We should have meaningful words which we use often or commonly.
18:09 July 27, 2009 by jack sprat
A common mistake I come across in most countries is the plural of sheep.

It sounds quite funny when someone asks how many sheeps have you.

Sometimes I say a bloody great fleet.

Anyway, I often have to explain that its many ships and many sheep,(not sheeps).

....and just to avoid any green wellie jokers,I gave them up a long time ago.
19:07 July 27, 2009 by Rapalyea1
Dear Sprat & Charles;

Sprat: The plural of sheep is of supernatural indiffence to me. Sheeps, ships, oxes and mouses, OH MY. The entire purpose of written lanquage is to convey meaning to the reader, as is the case with spoken speach. While living in Germany I had a flat tire (tyre). I told a passerby "Mein reifen ist mit luft nicht".

Charles: You wrote: "Usually, those who can't spell also can't communicate logically in writing." Non-sequetor. Spelling should not be a task or test of education. Instead, the lanquage should be phonetic, and not a test or trap for the less educated. The communication itself should stand on its own merrits without the intermediate filter of SPELLING.

English is especially mischievious in this way. I am curious, and not flippant, when I ask you how many languages promt nation wide Spelling Bees?
12:36 July 28, 2009 by tara casey
Jack Sprat

you say ....

"It sounds quite funny when someone asks how many sheeps have you.
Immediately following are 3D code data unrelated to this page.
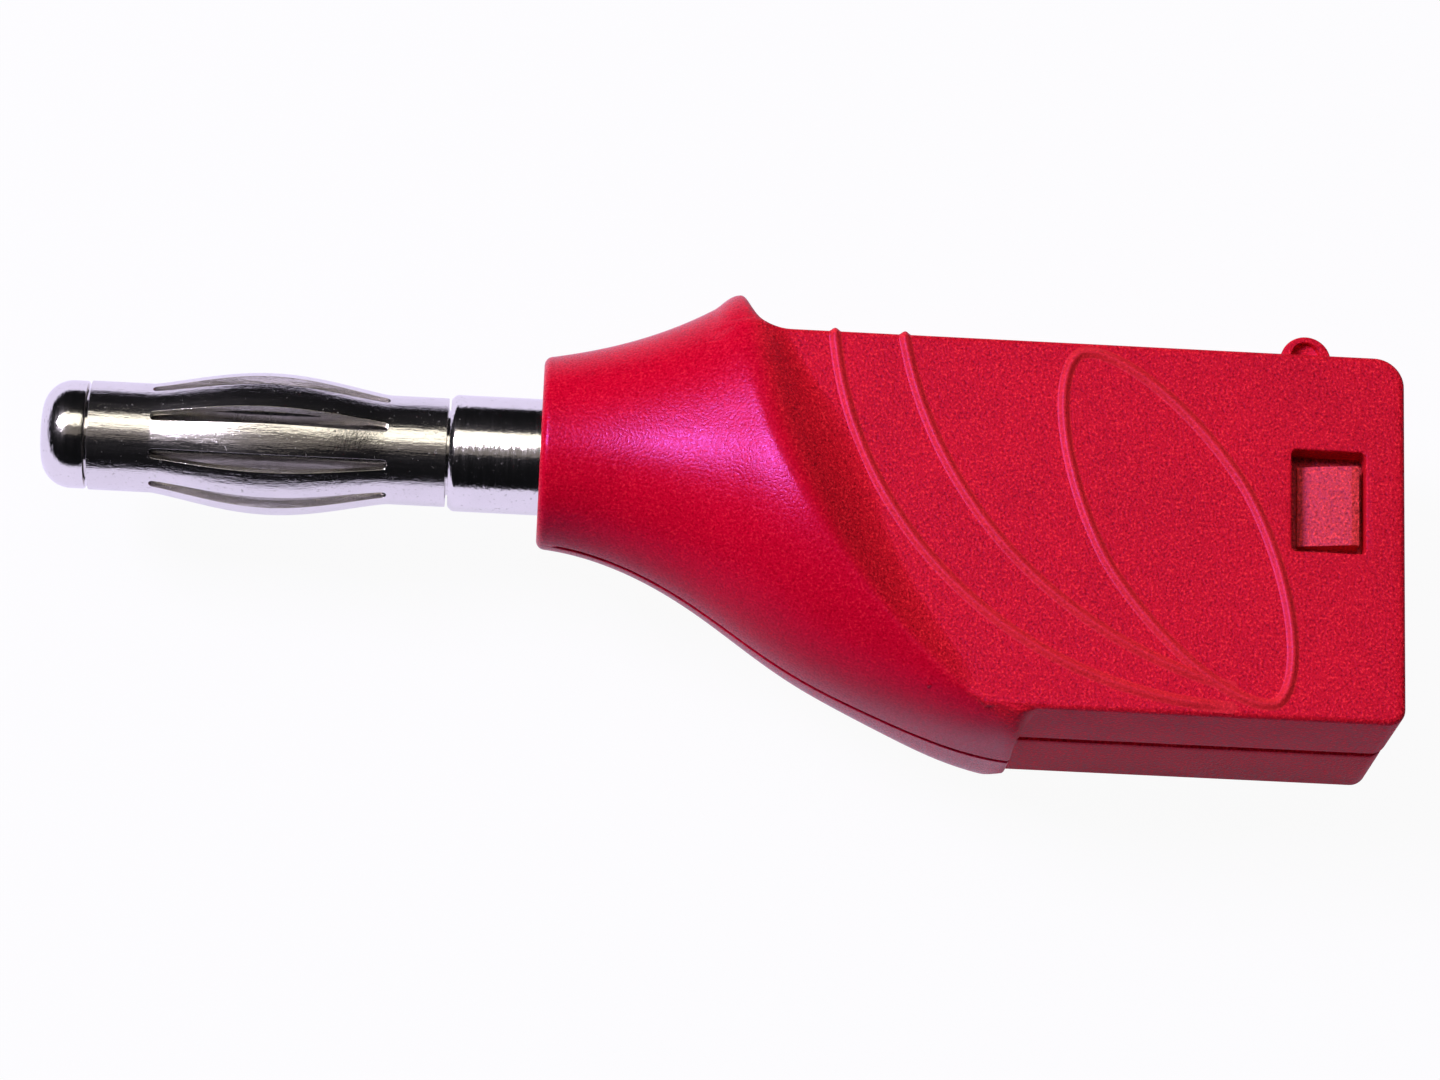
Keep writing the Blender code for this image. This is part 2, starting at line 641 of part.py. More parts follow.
def add_terminal_block(material):
    """Brass block that carries the pin in front, the socket behind and the wire beside them."""
    low, high = cavity_box(SEAT_GAP)
    front = CAVITY_FRONT + SEAT_GAP
    blank = box_mesh("terminal_block", (front, low[1], low[2]),
                     (front + BLOCK_LENGTH, high[1], high[2]), BLOCK_EDGE)
    block = add_part("terminal_block", blank, material)
    reach = 1 * MM
    shank = rod_mesh("shank_hole", SHANK_RADIUS + SLIDE_GAP, front - reach,
                     front + BLOCK_LENGTH + reach)
    combine(block, add_cutter("shank_hole", shank), "DIFFERENCE")
    wire = rod_mesh("wire_hole", WIRE_HOLE_RADIUS, front + BLOCK_EDGE + reach,
                    front + BLOCK_LENGTH + reach, "X", (WIRE_Y, 0.0), 20)
    combine(block, add_cutter("wire_hole", wire), "DIFFERENCE")
    tapped = rod_mesh("tapped_hole", SCREW_RADIUS + SLIDE_GAP, 0.0, BODY_HALF_HEIGHT, "Z",
                      (front + BLOCK_LENGTH / 2, WIRE_Y), 24)
    combine(block, add_cutter("tapped_hole", tapped), "DIFFERENCE")
    return block


def add_clamp_screw(material):
    """Slotted grub screw that presses the wire in the terminal block."""
    x = CAVITY_FRONT + SEAT_GAP + BLOCK_LENGTH / 2
    top = BODY_HALF_HEIGHT - HOUSING_WALL - SEAT_GAP - BLOCK_EDGE
    blank = rod_mesh("clamp_screw", SCREW_RADIUS, top - SCREW_LENGTH, top, "Z", (x, WIRE_Y), 24)
    screw = add_part("clamp_screw", blank, material)
    half = SCREW_SLOT_WIDTH / 2
    slot = box_mesh("driver_slot", (x - 2 * SCREW_RADIUS, WIRE_Y - half, top - SCREW_SLOT_DEPTH),
                    (x + 2 * SCREW_RADIUS, WIRE_Y + half, top + SCREW_RADIUS))
    combine(screw, add_cutter("driver_slot", slot), "DIFFERENCE")
    return screw


def add_rear_socket(material):
    """Turned socket for the next plug, on the pin's axis, with a stub in the terminal block."""
    radius = SOCKET_BORE_RADIUS + SOCKET_WALL
    block_rear = CAVITY_FRONT + SEAT_GAP + BLOCK_LENGTH
    rear = BODY_REAR - INSERT_REAR_PLATE - SEAT_GAP
    stub_front = block_rear - (BLOCK_LENGTH - SHANK_REACH - SEAT_GAP)
    shoulder = block_rear + SEAT_GAP
    lead = 0.15 * MM
    profile = [
        (0.0, -stub_front),
        (SHANK_RADIUS, -stub_front),
        (SHANK_RADIUS, -shoulder),
        (radius, -shoulder),
        (radius, -rear),
        (SOCKET_BORE_RADIUS + lead, -rear),
        (SOCKET_BORE_RADIUS, -rear + lead),
        (SOCKET_BORE_RADIUS, -rear + SOCKET_DEPTH),
        (0.0, -rear + SOCKET_DEPTH + SOCKET_BORE_RADIUS / 2),
    ]
    return add_part("rear_socket", turned_mesh("rear_socket", profile), material)


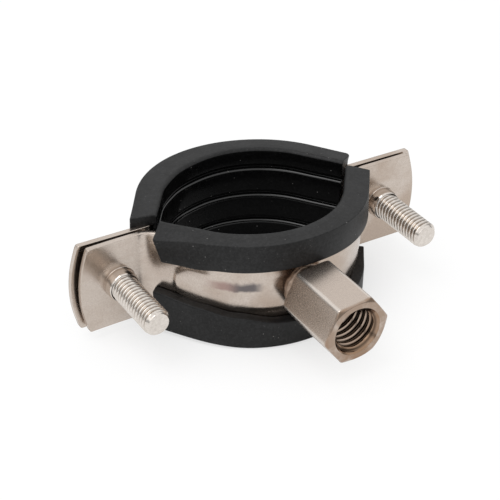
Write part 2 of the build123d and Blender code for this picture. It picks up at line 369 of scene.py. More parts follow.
def revolved(name, profile, centre_x, segments, wobble=None):
    """Solid of revolution about a line along Y, from (radius, y) pairs.

    wobble(direction) is added to each radius.
    """
    rings = []
    for step in range(segments):
        direction = 2 * pi * step / segments
        swell = wobble(direction) if wobble else 0.0
        ring = []
        for radius, y in profile:
            reach = radius + swell
            ring.append((centre_x + reach * cos(direction), y, reach * sin(direction)))
        rings.append(ring)
    points, faces = loft([*rings, rings[0]])
    return mesh_from(name, points, faces)


def arc(centre, radius, start, end, steps):
    """Points on an arc, angles in degrees."""
    angles = [radians(start + (end - start) * step / steps) for step in range(steps + 1)]
    return [(centre[0] + radius * cos(turn), centre[1] + radius * sin(turn)) for turn in angles]


def rounded(corners, steps=4):
    """Polygon through (x, y, radius) corners, each rounded unless its radius is 0."""
    outline = []
    for index, (x, y, radius) in enumerate(corners):
        here = np.array((x, y))
        if not radius:
            outline.append(here)
            continue
        before = np.array(corners[index - 1][:2]) - here
        after = np.array(corners[(index + 1) % len(corners)][:2]) - here
        before, after = before / np.linalg.norm(before), after / np.linalg.norm(after)
        half = np.arccos(np.clip(before @ after, -1, 1)) / 2
        reach = radius / tan(half)
        middle = here + (before + after) / np.linalg.norm(before + after) * radius / sin(half)
        first, last = here + before * reach - middle, here + after * reach - middle
        for step in range(steps + 1):
            share = step / steps
            spread = pi - 2 * half
            blend = (sin((1 - share) * spread) * first + sin(share * spread) * last) / sin(spread)
            outline.append(middle + blend)
    return np.array(outline)


def kept(value):
    """The value, held between 0 and 1."""
    return min(max(value, 0.0), 1.0)


def smooth(share):
    """Share from 0 to 1 whose slope is level at both ends."""
    return share * share * (3 - 2 * share)


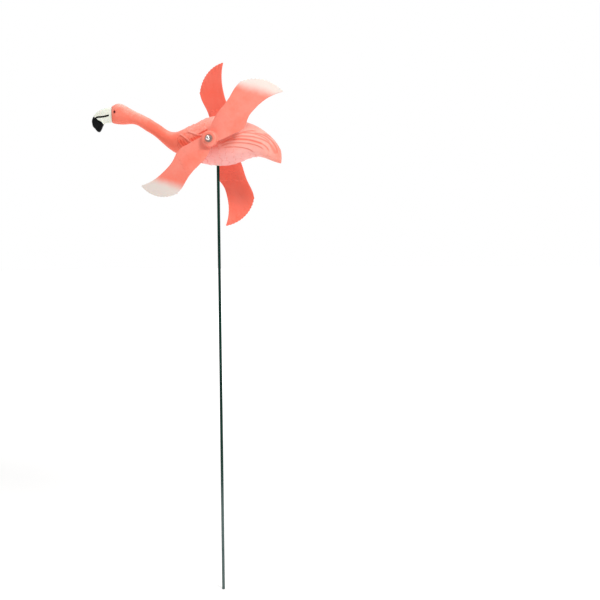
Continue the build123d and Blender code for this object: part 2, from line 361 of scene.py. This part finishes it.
def scale_feathers(x_range, q_range, step, length, half_width, lift, tilt, seed):
    """Rows of small staggered body feathers that point back, each a little unlike its neighbours."""
    random = np.random.default_rng(seed)
    feathers = []
    rows = int((q_range[1] - q_range[0]) / step) + 1
    columns = int((x_range[1] - x_range[0]) / step) + 1
    for column in reversed(range(columns)):
        for row in range(rows):
            x = x_range[0] + column * step + random.uniform(-1, 1) * step * 0.12
            q = q_range[0] + (row + 0.5 * (column % 2)) * step + random.uniform(-1, 1) * step * 0.12
            angle = math.radians(tilt + random.uniform(-7, 7))
            size = length * random.uniform(0.9, 1.12)
            tip = (x + size * math.cos(angle), q + size * math.sin(angle))
            feathers.append(Feather((x, q), tip, half_width * random.uniform(0.92, 1.08), lift))
    return feathers


def bird_feathers():
    """The bird's feathers in the order they overlap; places are back from and above the axle, in mm."""
    belly = scale_feathers((-66, 72), (-64, 60), 11.5, 19.0, 7.6, 1.25, -14, 3)
    shoulder = []
    for i in range(8):
        x = -64 + 4.8 * i
        shoulder.append(Feather((x, 2 + 1.2 * i), (x + 15, -17 + 1.6 * i), 2.9, 1.9, bow=1.0, base=0.9))
    coverts = []
    for i in range(4):
        x = -33 + 7.5 * i
        coverts.append(Feather((x, 5 + 3.0 * i), (x + 15, -5 + 3.0 * i), 3.6, 1.2, bow=1.2, base=1.0))
    return belly + shoulder + coverts


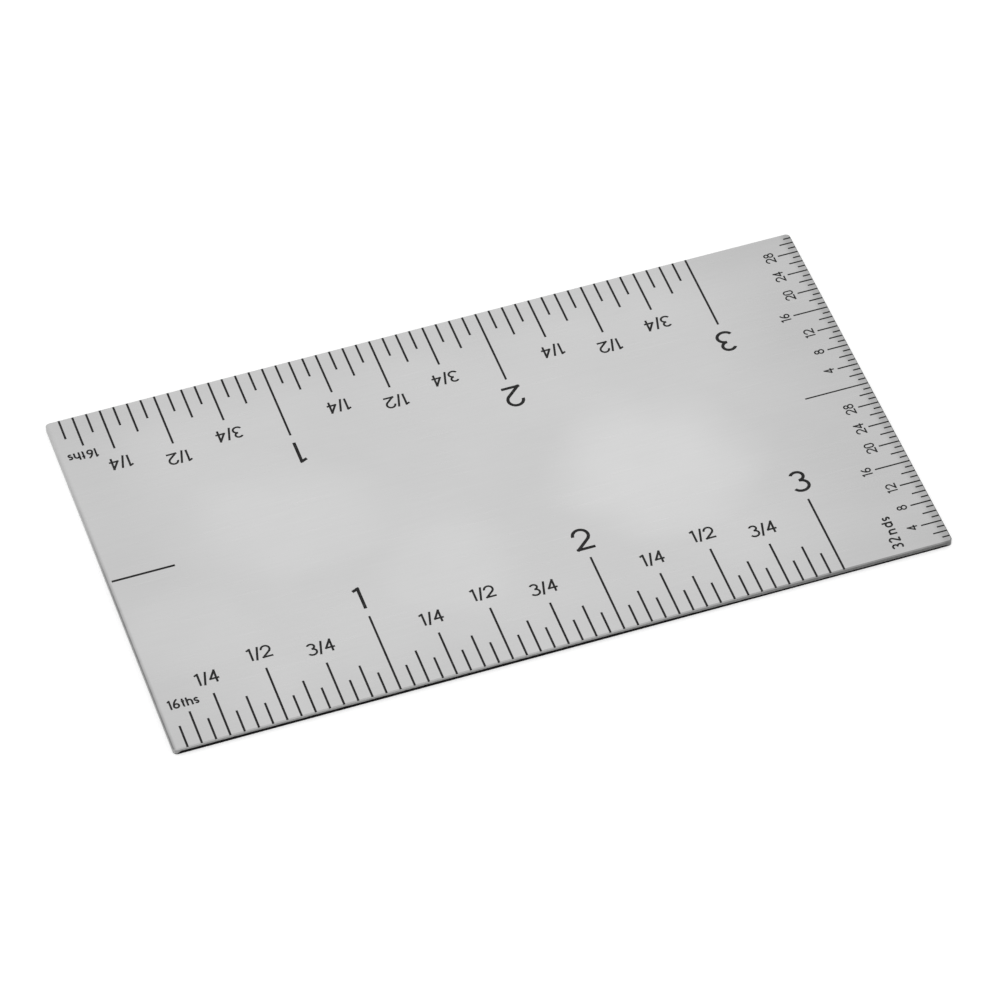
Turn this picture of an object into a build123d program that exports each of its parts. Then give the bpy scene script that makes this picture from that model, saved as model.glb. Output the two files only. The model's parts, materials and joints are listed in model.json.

Sometimes I say a bloody great fleet."

Why would someone ask you such a question? Are you a shepherd or an Admiral?
14:08 July 28, 2009 by Eel
Swedes tend to comfuse cheap and sheep. That´s a bit more comfusing.
14:24 July 28, 2009 by Benzed
Not a spelling mistake as such, but I am irked by my svensk pals constantly using funny instead of fun and vice versa. The vice versa only really occurring because I occasionally try and correct the original error and screw them up even more. Tyvärr innit.
17:24 July 28, 2009 by nic_tester
Adress and address are words from hell.